Wednesday, April 16, 2008

Breaking news! Makkal Osai banned

The printing permit of Tamil newspaper, Makkal Osai, has been revoked by the Home Ministry. The newspaper's owner, former MIC deputy president Datuk S. Subramaniam, is said to have met Home Minister Datuk Seri Syed Hamid Albar today over the ban of the newspaper, which has been critical of the MIC. An appeal, it is understood, has been submitted to the ministry.
Last year, Makkal Osai ran into trouble after printing a picture of Jesus Christ holding a cigaratte in one hand and a can, resembling a beer can, on the other hand. The newspaper then printed an apology.
But Makkal Osai was suspended for 30days following the uproar. The MIC Youth also submitted a memorandum to the Prime Minister's Office calling for the revokation of its KDN.
The decision to ban Makka Osai has surprised editors who thought that the government would be more liberal following the elections, which saw a massive swing to the opposition.

1 comment:

Anonymous said...


Want to do something that will go down in history?

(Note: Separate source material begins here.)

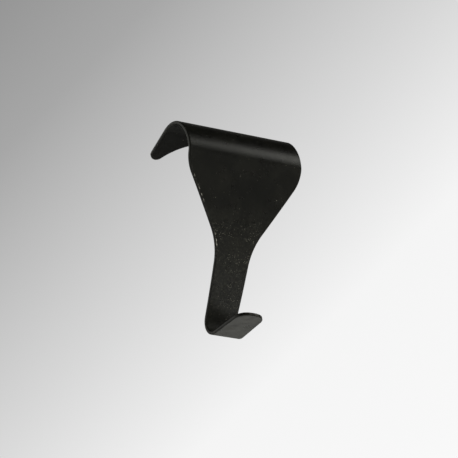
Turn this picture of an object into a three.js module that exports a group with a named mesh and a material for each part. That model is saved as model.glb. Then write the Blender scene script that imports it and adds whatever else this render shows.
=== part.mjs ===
// Picture-rail hook: one strip of sheet steel, sheared to shape and bent.
//
// The strip hangs over a picture rail by the roofed crown at its top. A broad plate
// comes down the front of the rail and narrows to a neck, and the end of the neck
// turns up into the seat that takes the picture's cord or wire.
//
// Frame, in millimetres: X runs across the hook, the plate's front faces -Y, the rail
// and the wall are on the +Y side, and +Z is up. The origin is in the middle of the
// crown's underside, on the highest line of the inside of the bend, which is the line
// that rests on the rail.
import * as THREE from 'three';
import { mergeVertices } from 'three/addons/utils/BufferGeometryUtils.js';

// ---- Sheet ----
const SHEET = 1.1; // thickness of the painted strip
const EDGE_BREAK = 0.18; // chamfer where the tumbled edges were broken

// ---- Side view, in order along the strip, with inside radii and angles in degrees ----
const LIP_LENGTH = 11.2; // flat back lip, from its ears to the crown
const LIP_FALL = 46; // how steeply the lip falls towards the wall
const CROWN_RADIUS = 7.5; // bend along the top
const ROOF_FALL = 18.5; // how steeply the roof falls where it leaves the crown
const ROOF_LENGTH = 10.5;
const ROOF_TURN = 48; // how much more it falls at its front, gently rounded over
const SHOULDER_RADIUS = 3.2; // bend from the roof down into the plate
const PLATE_LEAN = 1.2; // the plate leans out a little towards its foot
const PLATE_RUN = 6.3; // flat stretch under the shoulder
const BOW_LENGTH = 39.4; // plate and neck, slowly bowed back towards the wall
const NECK_LEAN = 7.8; // how far the neck leans back at its foot
const NECK_RUN = 2.7; // flat stretch above the seat
const SEAT_RADIUS = 3.5; // bend that the cord lies in
const SEAT_RISE = 26.5; // how steeply the seat's leg rises towards the front
const SEAT_LENGTH = 14; // flat leg of the seat, to its tip

// ---- Outline of the flat strip ----
const PLATE_WIDTH = 40;
const EAR_RADIUS = 2.1; // rounded ears of the lip
const SCALLOP_DEPTH = 10.2; // hollow between the ears
const PLATE_LENGTH = 32.1; // from the ears to where the plate starts to narrow
const CHEEK_RADIUS = 12.6; // outward curve of the plate's sides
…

Get chief editors of all the newspapers together, sit down and hammer out an editorial on:

1. Voters have spoken. They want to see more tolerance for dissenting views. The ban on Makkal Osai will only serve to highlight the BN government's refusal to listen to the people's demands.

2. The ban is a further blow to the credibility of the mainstream media, whose image has taken a battering over the past several months. How to regain readers' trust like this? Malaysians now will take to the Internet media and blogs even more.

3. Urge government to reconsider decision.

Publish the editoral in all the newspapers, word for word. Of course vernacular papers will run the translated version, but everyone should stick to the agreed text.

That way, everybody is in it together, and no one can be singled out. Strength in numbers.

Readers will sit up and take notice that the mainstream media is also now speaking up and pushing for greater press freedom.

It will give big boost to the media's credibility.